(Rows from a 3D modeling dataset)
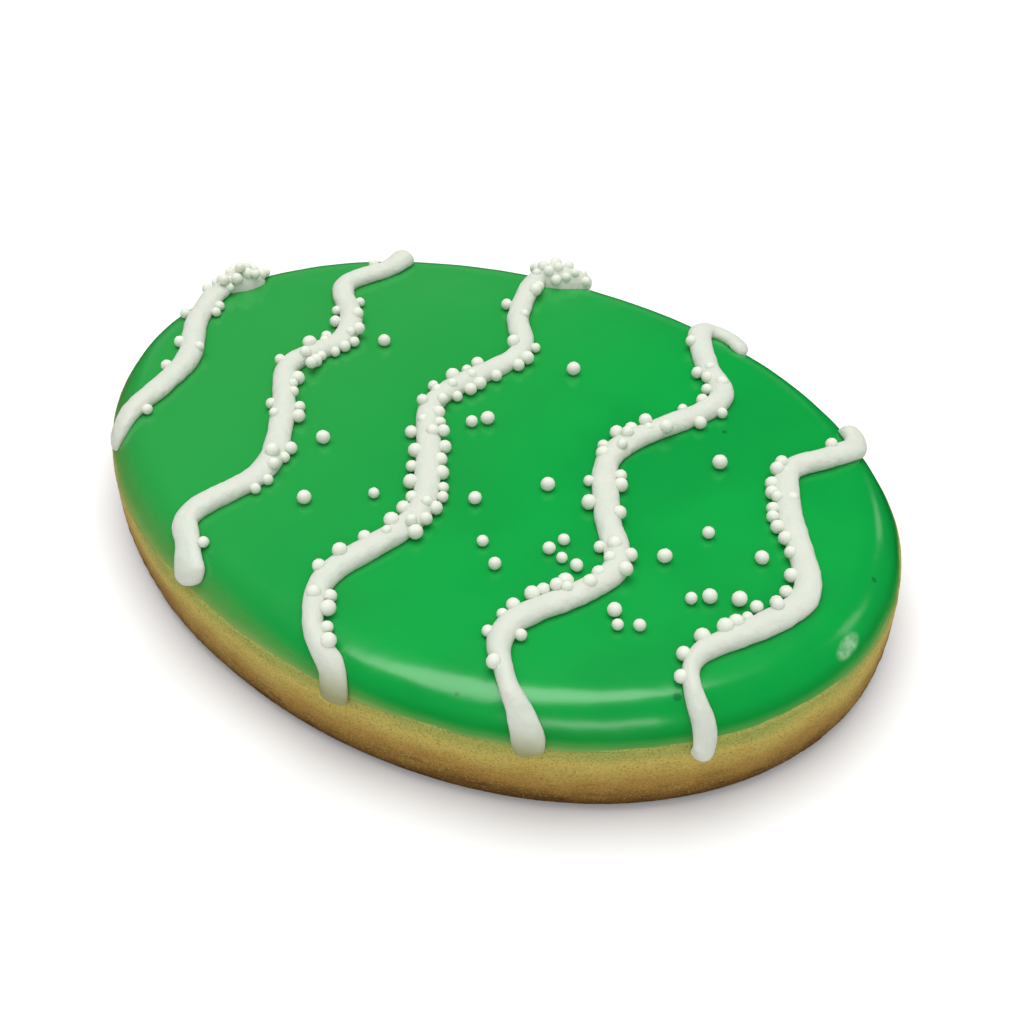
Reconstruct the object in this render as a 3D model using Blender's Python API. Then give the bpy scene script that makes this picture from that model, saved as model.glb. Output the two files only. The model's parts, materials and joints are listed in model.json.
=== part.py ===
"""An egg-shaped iced biscuit with five piped zigzag lines and white sugar beads.

It lies flat on Z = 0, its length along X with the blunter end at +X. The piped
lines cross its width, from the +Y edge to the -Y edge. Sizes are in metres.
"""
import math
import random

import bmesh
import bpy
from mathutils import Matrix, Vector

MM = 0.001
LONE_SEED = 5
GAP = 0.3 * MM                  # kept between solids that touch

# Biscuit: an egg outline, a side baked nearly upright, and a low shoulder
HALF_LENGTH = 50.0 * MM
HALF_WIDTH = 37.3 * MM
BLUNTNESS = 0.047               # how much wider the +X half is
FULLNESS = 0.016                # how much fuller the ends are than an ellipse's
FOOT_ROUND = 0.9 * MM           # how far the base is drawn in
BISCUIT_SHOULDER = 8.2 * MM

# Green icing: poured to the edge, with a rounded shoulder and a slight dome
ICING_EDGE = 8.9 * MM           # height of its edge on the biscuit's side
ICING_INSET = 0.2 * MM
ICING_RISE = 3.9 * MM           # from the edge up to the flat top
ICING_SHOULDER = 5.3 * MM       # width over which it rises
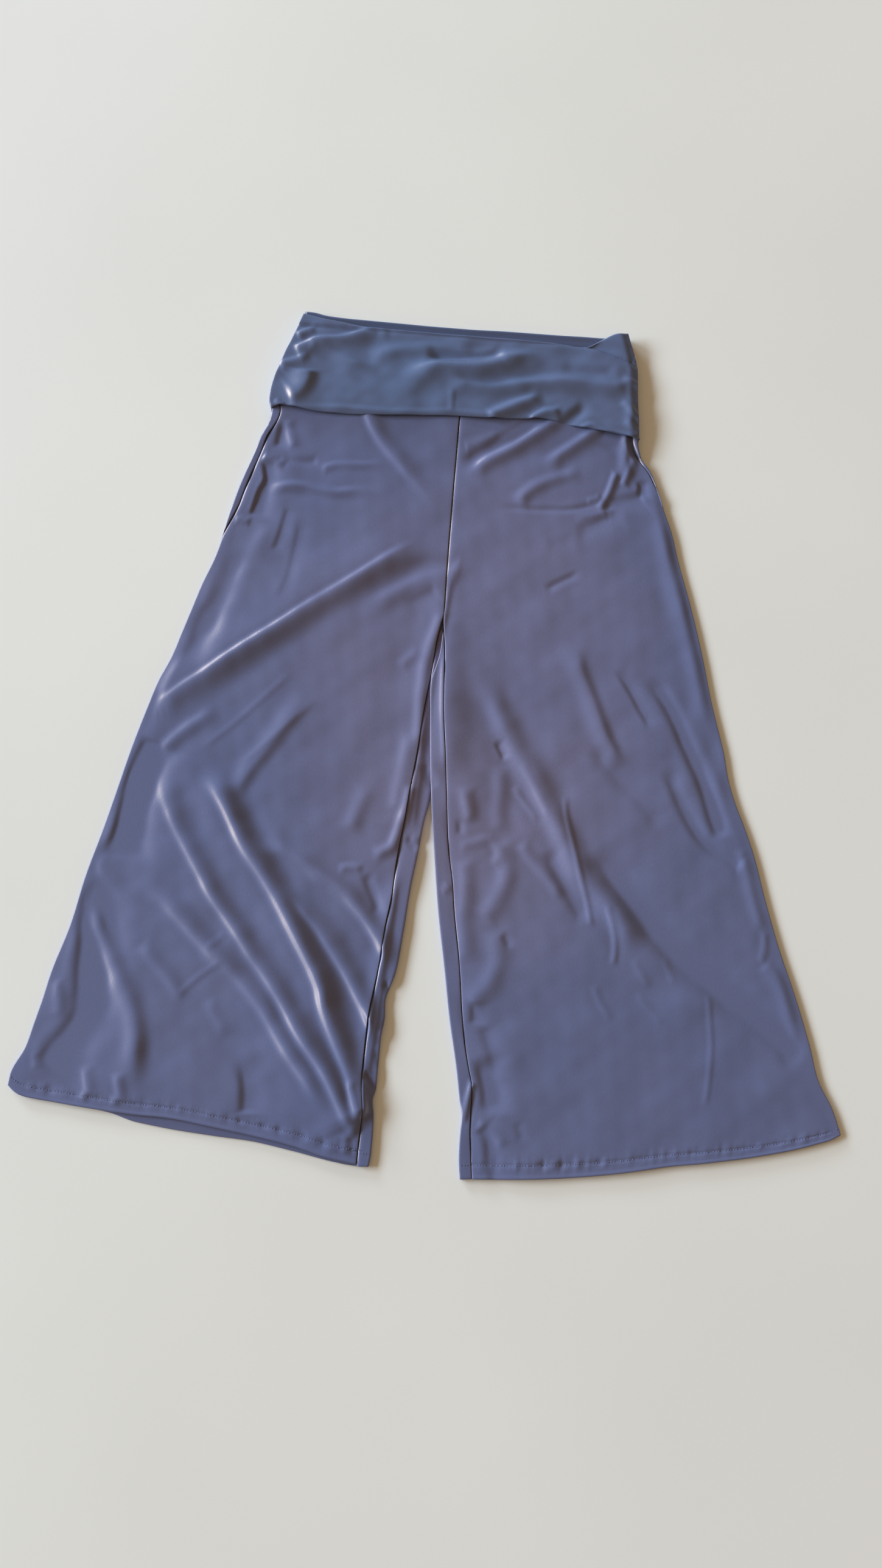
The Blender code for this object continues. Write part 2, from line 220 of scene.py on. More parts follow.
def color_ramp(tree, factor, stops):
    """A colour ramp over a factor, from (position, hex) pairs."""
    node = add_node(tree, "ShaderNodeValToRGB", Fac=factor)
    elements = node.color_ramp.elements
    while len(elements) < len(stops):
        elements.new(0.5)
    for element, (position, hex_color) in zip(elements, stops):
        element.position = position
        element.color = linear(hex_color)
    return node.outputs["Color"]


def new_material(name, **settings):
    """A material, its tree, its shader with these settings, and the coordinates of its piece."""
    material = bpy.data.materials.new(name)
    material.use_nodes = True
    tree = material.node_tree
    shader = tree.nodes["Principled BSDF"]
    for socket, value in settings.items():
        shader.inputs[socket.replace("_", " ")].default_value = value
    print("finish:", name)
    return material, tree, shader, add_node(tree, "ShaderNodeTexCoord").outputs


# %% Jersey
DRIFT = 3.0  # per metre: the dye drifts over a third of a metre
GRAIN = 620.0  # per metre: 1.6 mm across the ribs, four times as coarse as the knit, so it shows
GRAIN_STRETCH = 0.45  # and longer along the ribs: 3.6 mm
GRAIN_DEPTH = 0.00025  # metres
# painted warm light: a warmer tint painted over the middle of the legs, where warm room light falls
WARM_LIGHT_PLACE = (-0.1, -0.08, 0.0)  # the warm patch's place and size, as the Mapping node wants them
WARM_LIGHT_SCALE = (4.1, 3.1, 1.0)
WARM_LIGHT_TINT = (1.30, 1.12, 1.04, 1)


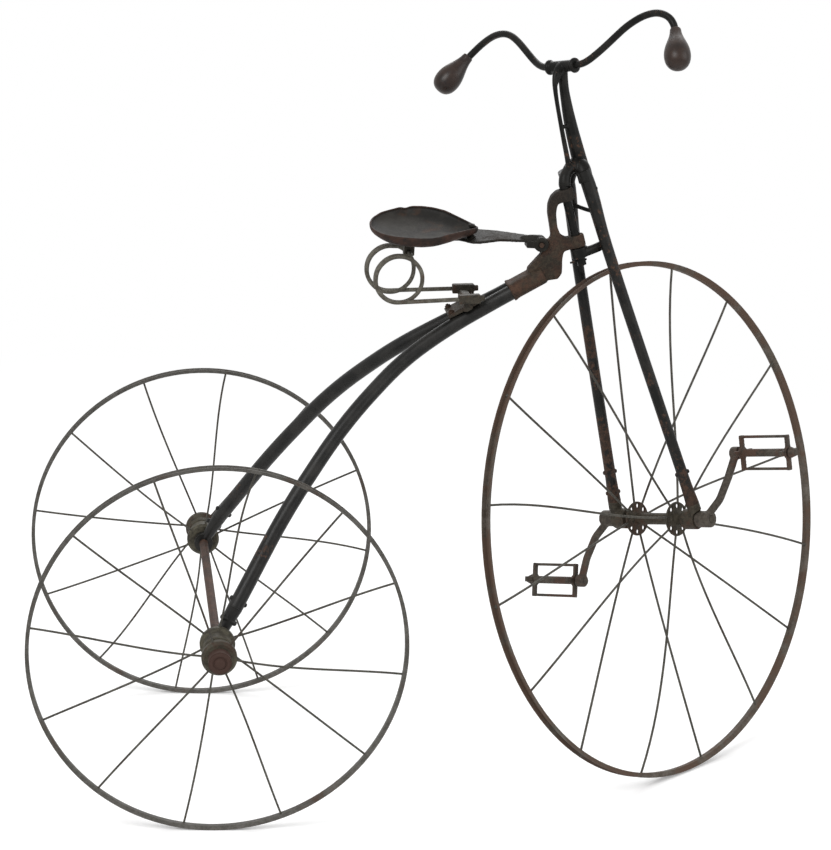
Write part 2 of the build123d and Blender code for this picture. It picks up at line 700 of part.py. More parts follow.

• **SHORT TASK**
Quote the records above from their first line through the line containing "white sugar beads.", both ends included.

• **EXERCISE OUTPUT**
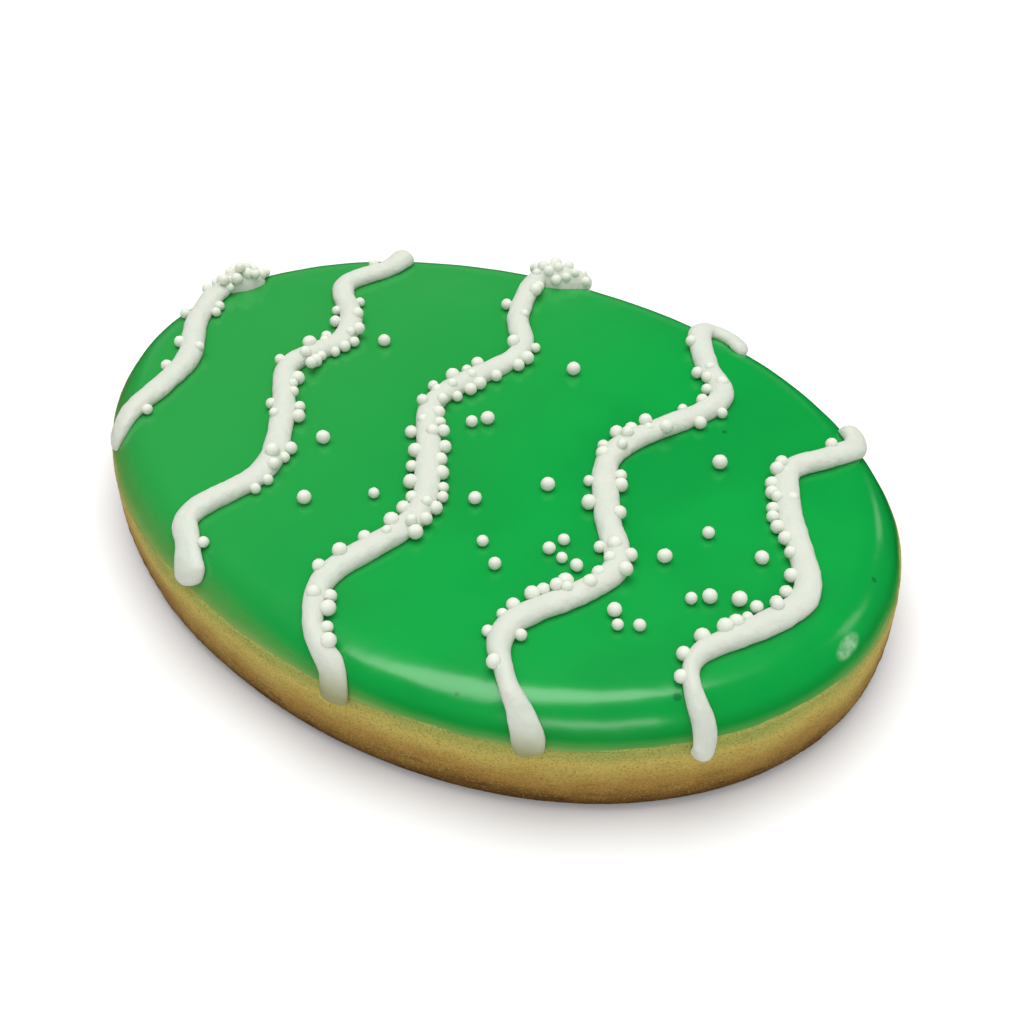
Reconstruct the object in this render as a 3D model using Blender's Python API. Then give the bpy scene script that makes this picture from that model, saved as model.glb. Output the two files only. The model's parts, materials and joints are listed in model.json.
=== part.py ===
"""An egg-shaped iced biscuit with five piped zigzag lines and white sugar beads.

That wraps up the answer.